Harper recently decided that Hamburg residents were against fluoridation simply because nobody showed up at a council meeting to object. He did not make the reverse assumption at a subsequent meeting when people did show up to protest and nobody showed up to support his bogus scientific research, however.

“It looks like the vast majority of people are not advocates for us keeping (fluoridation),” Harper said. Treasurer Kathie Horning and Supervisor Bill Fountain expressed similar statements, suggesting that perhaps since people didn’t come out to speak in favor of fluoridation that they didn’t care either way.

Jordan Genso, a Hartland Township resident who uses the water supply, said the argument goes both ways. First off, he said, health professionals, including dentists and doctors like Livingston County Department of Public Health Director Dr. Donald Lawrenchuk, spoke in favor of fluoridation, and their opinions should matter.

Secondly, Genso said, nobody showed up to denounce fluoridation.
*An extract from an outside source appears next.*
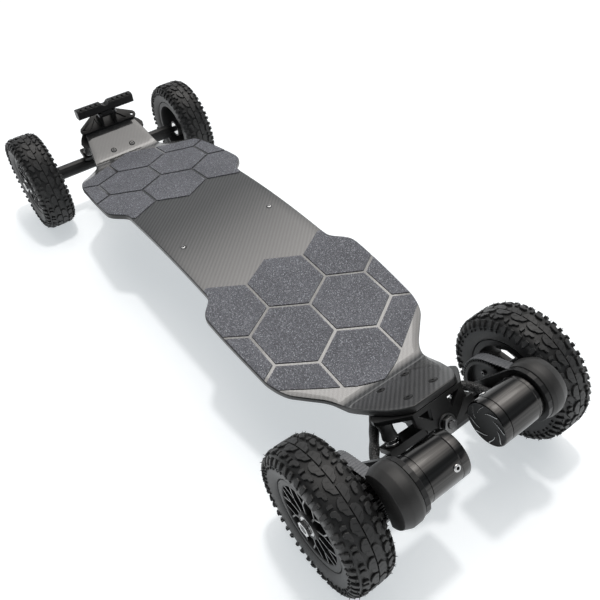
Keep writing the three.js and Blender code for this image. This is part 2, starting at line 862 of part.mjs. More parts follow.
// The end cap: a disc with leaf-shaped openings that sweep round its middle.
function motorEndCap() {
  const [inside, outside] = [motorRadius * 0.38, motorRadius * 0.86];
  const pitch = (2 * Math.PI) / leafCount;
  const at = (r, turn) => new THREE.Vector2(r * Math.cos(turn * pitch), r * Math.sin(turn * pitch));
  const swell = (inside + outside) * 0.56;
  const leaves = Array.from({ length: leafCount }, (_, k) => {
    const [root, tip] = [at(inside, k), at(outside, k + 0.5)];
    const out = new THREE.QuadraticBezierCurve(root, at(swell, k + 0.68), tip);
    const back = new THREE.QuadraticBezierCurve(tip, at(swell, k - 0.18), root);
    return [...out.getPoints(3).slice(1), ...back.getPoints(2).slice(1)].map((p) => [p.x, p.y]);
  });
  const disc = outline(circle(0, 0, motorRadius, 20), leaves);
  return solid(atMotor(prismY(disc, motorInner, motorInner + capThickness)));
}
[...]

“I’m surprised they want to use what they perceive as a lack of public (support) in favor of fluoride — they think that’s a legitimate reason to get rid of it, yet nobody showed up against fluoride, either,” Genso said. “I would argue that most people do not have free time in this economy to put in the effort of making sure public officials are doing the right thing. They have more important things to worry about in their lives than keeping radical conspiracy theorists from changing public services.”

Congratulations, Hamburg. Your dentists will probably see an uptick in the number of fillings and other dental procedures in a few short years.

Does that make this a “job creating” decision maybe?